À aucun moment il n’est fait mention du Groupe de Minsk de l’Organisation pour la sécurité et la coopération en Europe (OSCE) dans l’accord de novembre, pourtant médiateur historique du conflit. Emmanuelle Rousseau constate que les autres coprésidents (la France et les États-Unis) ont été balayés du revers de la main.
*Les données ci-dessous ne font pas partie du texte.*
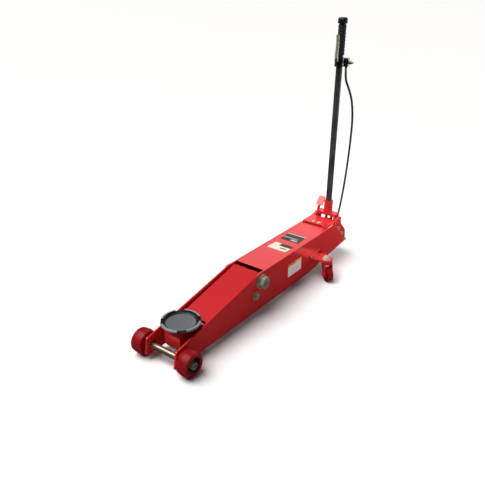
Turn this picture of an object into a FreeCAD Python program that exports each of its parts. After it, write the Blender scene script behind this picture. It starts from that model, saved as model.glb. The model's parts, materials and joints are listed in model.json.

Cette conjoncture limite l’autorité de l’OSCE dans la région, d’autant plus que le Kremlin a finalement atténué les tensions, ce que le Groupe de Minsk n’a jamais accompli.

 

Or, Emmanuelle Rousseau souligne que la Russie a intérêt à régler le conflit au sein de l’organisation: « Le pays semblerait plus ouvert au multilatéralisme et cela redorerait son prestige affaibli d’acteur international, en se présentant comme médiateur sur l’échiquier mondial. »

 

Ainsi, la doctorante mentionne deux scénarios catastrophiques pour Moscou :

  • un éventuel profond désaccord entre la Russie et la Turquie, qui représenterait un réel risque militaire et pour la sécurité intérieure;
  • une escalade des tensions communautaires du côté de l’Azerbaïdjan et de l’Arménie, les citoyens étant mécontents de se ranger derrière la médiation russe. Cela signalerait sa perte d’influence dans la région de la Transcaucasie.
Un statu quo avantageux (Montage : ERIKA BISAILLON)
La fédération de Russie, alliée traditionnelle de l’Arménie, où elle dispose d’une base militaire, semble attachée au statu quo dans le Haut-Karabakh. (Crédit montage : ERIKA BISAILLON)

 

Un droit non hiérarchisé

Magdalena Dembinska, directrice académique du CÉRIUM, rappelle que l’Arménie promeut le principe d’autodétermination du peuple, tandis que l’Azerbaïdjan soutient l’intégrité territoriale. Ces deux principes majeurs du droit international n’étant pas hiérarchisés, cela rend d’autant plus difficile une intervention internationale. À cet égard, la spécialiste en politique comparée estime qu’un appui, d’un côté ou de l’autre, est davantage un appui politique que légal.